- **The task**
Return, exactly as written, the lines from the one containing "add('pocket_welt_right', welt(WELT_RIGHT), ...SHELL);" through the one containing "BELOW_ROOF = (UPPER_TOP", with both ends included.

- **Stored data**
- - - - - - -
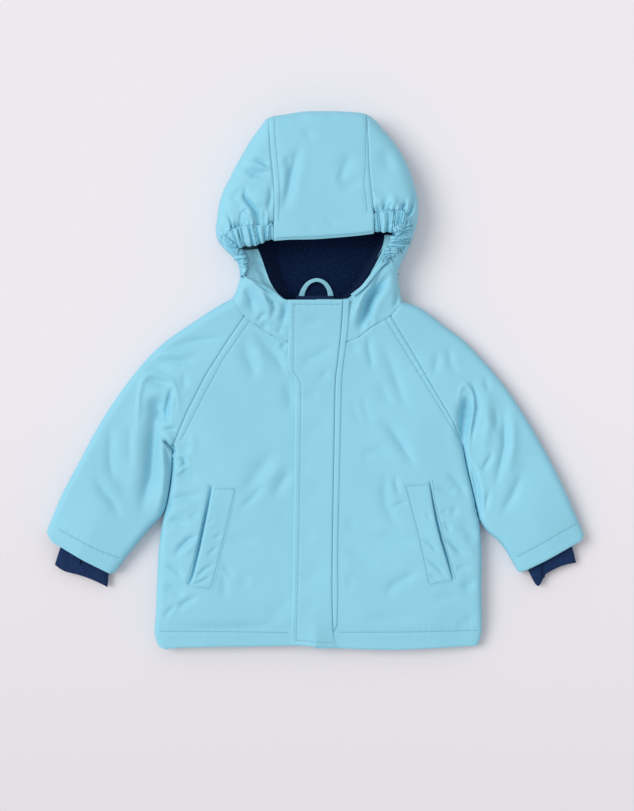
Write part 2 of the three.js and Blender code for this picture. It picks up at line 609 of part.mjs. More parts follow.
const CUFF_ACROSS = [0, 0.08, 0.2, 0.35, 0.5, 0.65, 0.8, 0.92, 1];
const CUFF_ALONG = [0, 0.25, 0.5, 0.75, 1];
const CUFF_DROP_FROM = 0.7; // share of its length from which the free end hangs
const CUFF_TANGENT = 0.1; // share of its width over which the direction across is taken

// Flattened knit tube that starts inside the sleeve and ends past its hem
function knitCuff(table) {
  const count = table.length - 1;
  const rows = CUFF_ALONG.map((v) => {
    const low = CLOTH + LYING;
    const half = (CUFF_TOP - low) / 2;
    const drop = CUFF_DROP * smooth(CUFF_DROP_FROM, 1, v);
    const point = (share, side) => {
      const [sx, sy, ex, ey] = tableRow(table, share * count);
      const edge = 2 * share - 1;
      const up = Math.sqrt(1 - Math.abs(edge) ** 4);
      const z = low + half + side * half * up - drop;
      const [tx, ty, ux, uy] = tableRow(table, clamp(share + CUFF_TANGENT, 0, 1) * count);
      const [qx, qy, wx, wy] = tableRow(table, clamp(share - CUFF_TANGENT, 0, 1) * count);
      const dirX = mix(tx - qx, ux - wx, v);
      const dirY = mix(ty - qy, uy - wy, v);
      const length = Math.hypot(dirX, dirY);
      const lean = Math.sign(edge) * Math.abs(edge) ** 3;
      const n = new THREE.Vector3((dirX / length) * lean, (dirY / length) * lean, side * Math.max(up, 0.001));
      return { p: new THREE.Vector3(mix(sx, ex, v), mix(sy, ey, v), z), n: n.normalize() };
    };
    return [
      ...CUFF_ACROSS.map((share) => point(share, 1)),
      ...reversed(CUFF_ACROSS.slice(1, -1)).map((share) => point(share, -1)),
    ];
  });
  return wall(rows, KNIT, { ring: true });
}

// Seams under the hood, from the crown to the back of the neck
const UNDER_RIGHT = [[-52.5, 283], [-49, 240], [-47, 180], [-47, 100]];
const UNDER_LEFT = [[61, 285.5], [64, 240], [64, 180], [62, 100]];

const coat = new THREE.Group();

function add(name, geometry, colour, roughness) {
  const material = new THREE.MeshStandardMaterial({ color: colour, roughness, metalness: 0 });
  const mesh = new THREE.Mesh(geometry, material);
  mesh.name = name;
  coat.add(mesh);
}

const SHELL = [COLOURS.coat, 0.55];
const NAVY_FLEECE = [COLOURS.fleece, 0.95];
const NAVY_KNIT = [COLOURS.knit, 0.9];

add('back', back(), ...SHELL);
add('front_right', front(SIDE_RIGHT, RAGLAN_RIGHT, HEM_RIGHT, NECK_RIGHT), ...SHELL);
add('front_left', front(SIDE_LEFT, RAGLAN_LEFT, HEM_LEFT, NECK_LEFT), ...SHELL);
add('sleeve_right', sleeve(outerRight, innerRight, NECK_RIGHT, RAGLAN_RIGHT, WRIST_RIGHT, NECK_BACK[1]), ...SHELL);
add('sleeve_left', sleeve(outerLeft, innerLeft, NECK_LEFT, RAGLAN_LEFT, WRIST_LEFT, NECK_BACK[5]), ...SHELL);
add('cuff_right', knitCuff(CUFF_RIGHT), ...NAVY_KNIT);
add('cuff_left', knitCuff(CUFF_LEFT), ...NAVY_KNIT);
add('hood_centre', hoodCentre([CROWN[0], ...UNDER_RIGHT], [CROWN[CROWN.length - 1], ...UNDER_LEFT]), ...SHELL);
add('hood_side_right', hoodSide(HOOD_SIDE_RIGHT, NECK_RIGHT, -1, UNDER_RIGHT), ...SHELL);
add('hood_side_left', hoodSide(HOOD_SIDE_LEFT, NECK_LEFT, 1, UNDER_LEFT), ...SHELL);
add('hood_casing_brim', casing(CASING_BRIM), ...SHELL);
add('hood_casing_right', casing(CASING_RIGHT, GATHERS_RIGHT), ...SHELL);
add('hood_casing_left', casing(CASING_LEFT, GATHERS_LEFT), ...SHELL);
add('hood_facing', facing(FACING_RIGHT), ...SHELL);
add('hood_lining', hoodLining(), ...NAVY_FLEECE);
add('storm_flap', strip(FLAP, 5, CLOTH, 3), ...SHELL);
add('flap_band', strip(BAND, 1, BAND_CLOTH, 3), ...SHELL);
add('pocket_welt_right', welt(WELT_RIGHT), ...SHELL);
add('pocket_welt_left', welt(WELT_LEFT), ...SHELL);
add('hanging_loop', hangingLoop(), ...SHELL);
add('neck_label', neckLabel(), ...NAVY_KNIT);

export default coat;
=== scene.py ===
import math

import bpy
import numpy as np
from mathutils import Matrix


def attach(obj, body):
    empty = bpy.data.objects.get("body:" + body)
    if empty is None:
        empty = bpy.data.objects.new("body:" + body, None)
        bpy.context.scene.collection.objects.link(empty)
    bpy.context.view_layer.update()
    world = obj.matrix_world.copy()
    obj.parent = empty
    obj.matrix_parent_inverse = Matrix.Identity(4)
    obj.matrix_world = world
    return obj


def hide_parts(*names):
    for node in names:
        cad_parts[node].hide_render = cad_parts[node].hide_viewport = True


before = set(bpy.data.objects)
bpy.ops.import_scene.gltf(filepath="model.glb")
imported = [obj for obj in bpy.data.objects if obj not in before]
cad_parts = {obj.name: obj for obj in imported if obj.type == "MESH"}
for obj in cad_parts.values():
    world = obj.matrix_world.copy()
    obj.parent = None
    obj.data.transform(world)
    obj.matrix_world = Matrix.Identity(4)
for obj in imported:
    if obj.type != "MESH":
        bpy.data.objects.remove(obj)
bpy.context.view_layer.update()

# Tables are in millimetres, X to the wearer's left, Y toward the hood, and meshes in metres.
# Each cloth piece is a thin shell on the form of its solid, cut along the same seam lines.
MM = 0.001

# Cloth
CLOTH = 2.2
TURNED_EDGE = 3.6
FACING = 1.5
FLEECE = 1.6
KNIT = 2.0
SEAM = 0.12
ON_TOP = 0.3
FLAP_CLOTH = 1.4
WELT_CLOTH = 1.2
LYING = 0.3
BAND_CLOTH = 0.9

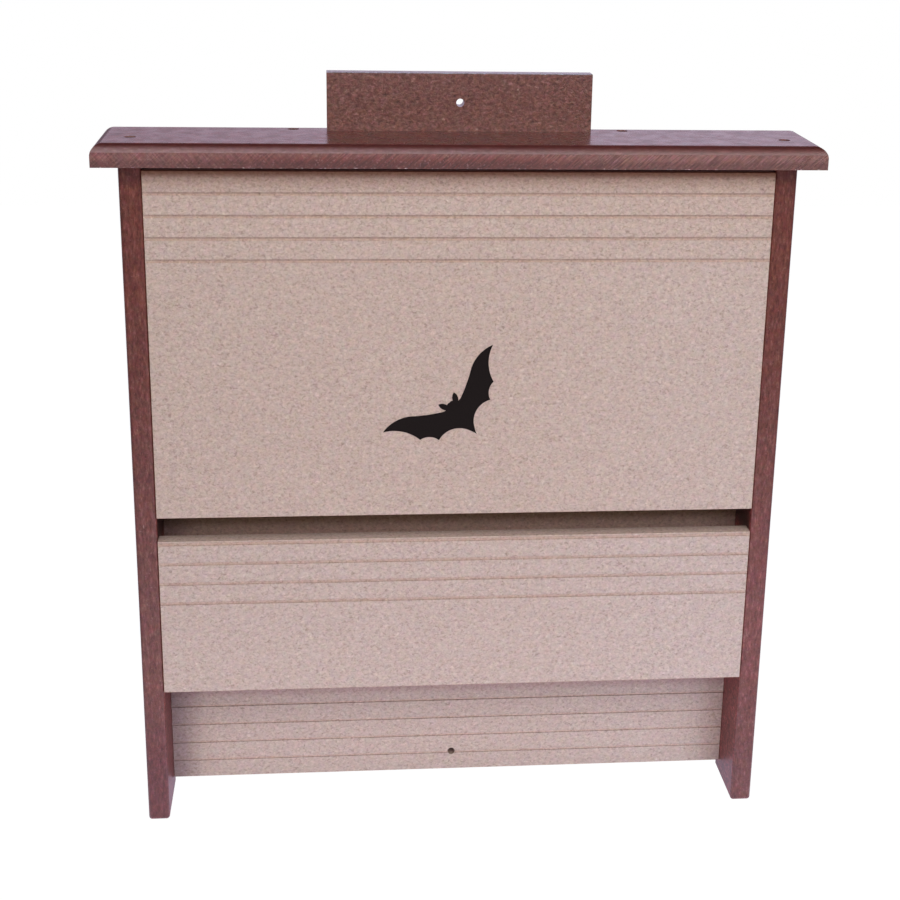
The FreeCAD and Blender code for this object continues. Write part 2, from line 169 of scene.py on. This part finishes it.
LOWER_PART = Fade(LOWER_TOP, LOWER_TOP - 0.01, (1.0, 1.015, 1.045))
RIGHT_PART = Fade(0.02, 0.24, (1.03, 1.05, 1.08))
BELOW_ROOF = (UPPER_TOP - 0.03, UPPER_TOP - 0.11)

# Brown sheet of the hanging board, with a painted pale reflection on faces that look up
BROWN_STRETCH = (0.8, 1.0, 1.05)
BROWN_PATCHES = (190.0, 0.44)
BROWN_MOTTLING = ((0.28, paint(52, 18, 14)), (0.42, paint(102, 58, 50)), (0.52, paint(123, 75, 67)),
                  (0.64, paint(149, 100, 93)), (0.76, paint(206, 162, 156)))
BROWN_TOP_SHEEN = (1.2, 3.1, 4.8)
BROWN_ROUGHNESS = (0.36, 0.22)

# Skin of extruded lumber: streaks along the upright sides and the roof, flecks, nicks and patches
UPRIGHT = (1.0, 0.4, 0.3)
LENGTHWAYS = (0.3, 1.0, 1.0)
FLECK_STRETCH = (1.0, 0.4, 1.0)
STREAKS = ((0.3, paint(78, 38, 35)), (0.45, paint(102, 56, 51)), (0.56, paint(114, 67, 62)),
           (0.7, paint(142, 92, 87)))
PALE_FLECKS = Flecks(0.58, 0.78, 0.6, paint(162, 118, 114))
DARK_FLECKS = Flecks(0.44, 0.28, 0.6, paint(68, 33, 32))
NICKS = Flecks(0.77, 0.83, 0.5, paint(196, 160, 158))
LUMBER_PATCHES = (150.0, 0.47)

# The sides, the photograph's light by place: by height on either side, on the inner faces, whose flecks
# stand out more, and on the walls of the slot
LEFT = (0.0, -0.1)
RIGHT = (0.0, 0.1)
SIDE_UPPER = Fade(SIDE_BOTTOM + 0.22, SIDE_BOTTOM + 0.56, (0.95, 0.83, 0.73))
LEFT_FOOT = Fade(SIDE_BOTTOM + 0.16, SIDE_BOTTOM + 0.04, (0.77, 0.54, 0.68))
RIGHT_LOWER = Fade(SIDE_BOTTOM + 0.36, SIDE_BOTTOM + 0.22, (1.15, 1.05, 1.13))
RIGHT_FOOT = Fade(SIDE_BOTTOM + 0.16, SIDE_BOTTOM + 0.03, (0.80, 0.83, 0.87))
INNER_FACE = (SIDE_FACE + 0.0006, SIDE_FACE + 0.0003)
INNER_CONTRAST = (0.35, 0.65)
INNER_DARK = (0.62, 0.30, 0.34)
INNER_LIGHT = (1.70, 1.15, 1.20)
SLOT_WALL = Fade(LOWER_TOP - 0.01, LOWER_TOP, (0.60, 0.66, 0.66))
SLOT_WALL_BEGINS = (FRONT_PLANE, FRONT_PLANE + 0.008)
SLOT_LEFT = Fade(*LEFT, (0.42, 0.62, 0.72))
SLOT_RIGHT = Fade(FRONT_PLANE + 0.004, FRONT_PLANE + 0.014, (0.58, 0.74, 0.80))

# The roof's sawn front: scratches that lean, crossed by others on the left, and its colours by place
SCRATCH_STRETCH = (1.0, 1.0, 0.07)
SCRATCH_CONTRAST = (0.37, 0.63)
LEANING = -48.0
CROSSING = 40.0
CROSSED = (-0.1, -0.16)
SCUFFED = (0.35, 0.65)
SCUFFED_SHARES = (0.5, 1.0)
SAWN_DARK = paint(92, 48, 42)
SAWN_LIGHT = paint(150, 102, 97)
SAWN_PALE_FLECKS = Flecks(0.54, 0.74, 0.5, paint(166, 124, 121))
SAWN_DARK_FLECKS = Flecks(0.46, 0.3, 0.4, paint(76, 38, 35))
SPLINTERS = Flecks(0.58, 0.70, 1.0, paint(206, 176, 178))
LOWEST_EDGE = (ROOF_BOTTOM + 0.0011, ROOF_BOTTOM + 0.0003)
SAWN_LOWER = Fade(ROOF_BOTTOM + 0.009, ROOF_BOTTOM + 0.0035, (0.60, 0.48, 0.45))
LOWER_WANDER = 0.0012
ROOF_MIDDLE = -0.05
MIDDLE_STRETCH = (0.20, 0.08)
SAWN_MIDDLE = (0.86, 0.76, 0.74)
SAWN_MIDDLE_LOWER = Fade(ROOF_BOTTOM + 0.0125, ROOF_BOTTOM + 0.0075, (0.82, 0.50, 0.44))
SAWN_LEFT = Fade(-0.1, -0.2, (0.96, 0.88, 0.90))
SAWN_ROUGHNESS = grey(0.6)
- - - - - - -
- **Written reply**
add('pocket_welt_right', welt(WELT_RIGHT), ...SHELL);
add('pocket_welt_left', welt(WELT_LEFT), ...SHELL);
add('hanging_loop', hangingLoop(), ...SHELL);
add('neck_label', neckLabel(), ...NAVY_KNIT);

export default coat;
=== scene.py ===
import math

import bpy
import numpy as np
from mathutils import Matrix


def attach(obj, body):
    empty = bpy.data.objects.get("body:" + body)
    if empty is None:
        empty = bpy.data.objects.new("body:" + body, None)
        bpy.context.scene.collection.objects.link(empty)
    bpy.context.view_layer.update()
    world = obj.matrix_world.copy()
    obj.parent = empty
    obj.matrix_parent_inverse = Matrix.Identity(4)
    obj.matrix_world = world
    return obj


def hide_parts(*names):
    for node in names:
        cad_parts[node].hide_render = cad_parts[node].hide_viewport = True


before = set(bpy.data.objects)
bpy.ops.import_scene.gltf(filepath="model.glb")
imported = [obj for obj in bpy.data.objects if obj not in before]
cad_parts = {obj.name: obj for obj in imported if obj.type == "MESH"}
for obj in cad_parts.values():
    world = obj.matrix_world.copy()
    obj.parent = None
    obj.data.transform(world)
    obj.matrix_world = Matrix.Identity(4)
for obj in imported:
    if obj.type != "MESH":
        bpy.data.objects.remove(obj)
bpy.context.view_layer.update()

# Tables are in millimetres, X to the wearer's left, Y toward the hood, and meshes in metres.
# Each cloth piece is a thin shell on the form of its solid, cut along the same seam lines.
MM = 0.001

# Cloth
CLOTH = 2.2
TURNED_EDGE = 3.6
FACING = 1.5
FLEECE = 1.6
KNIT = 2.0
SEAM = 0.12
ON_TOP = 0.3
FLAP_CLOTH = 1.4
WELT_CLOTH = 1.2
LYING = 0.3
BAND_CLOTH = 0.9

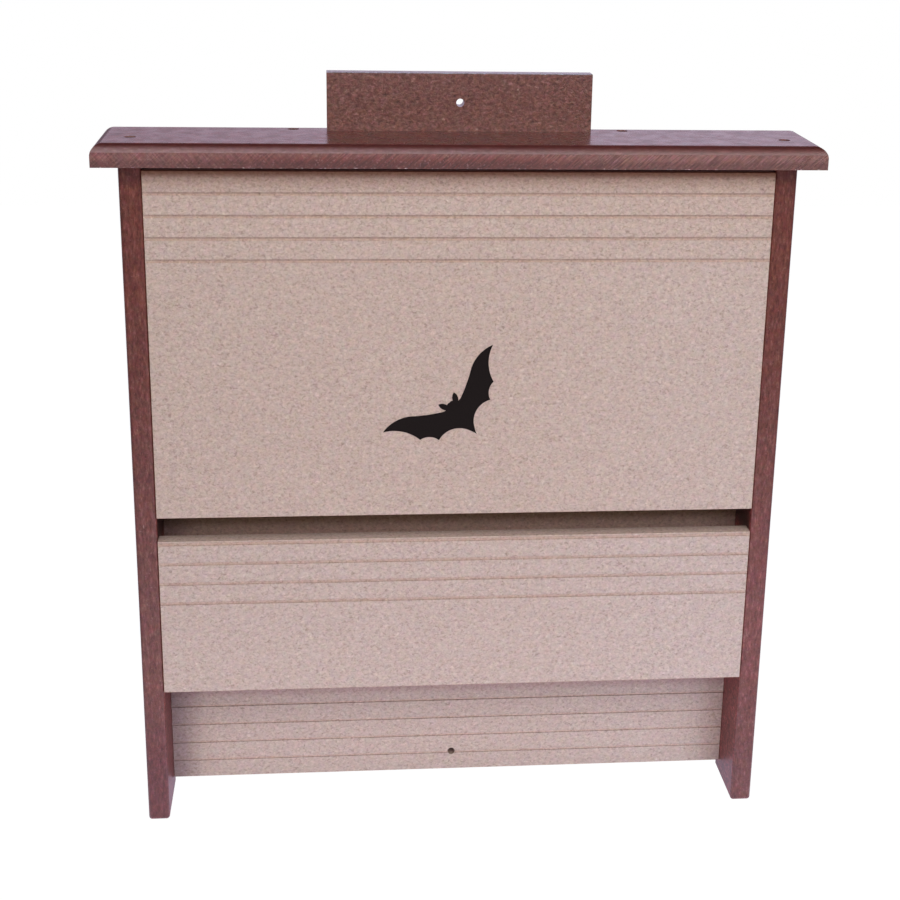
The FreeCAD and Blender code for this object continues. Write part 2, from line 169 of scene.py on. This part finishes it.
LOWER_PART = Fade(LOWER_TOP, LOWER_TOP - 0.01, (1.0, 1.015, 1.045))
RIGHT_PART = Fade(0.02, 0.24, (1.03, 1.05, 1.08))
BELOW_ROOF = (UPPER_TOP - 0.03, UPPER_TOP - 0.11)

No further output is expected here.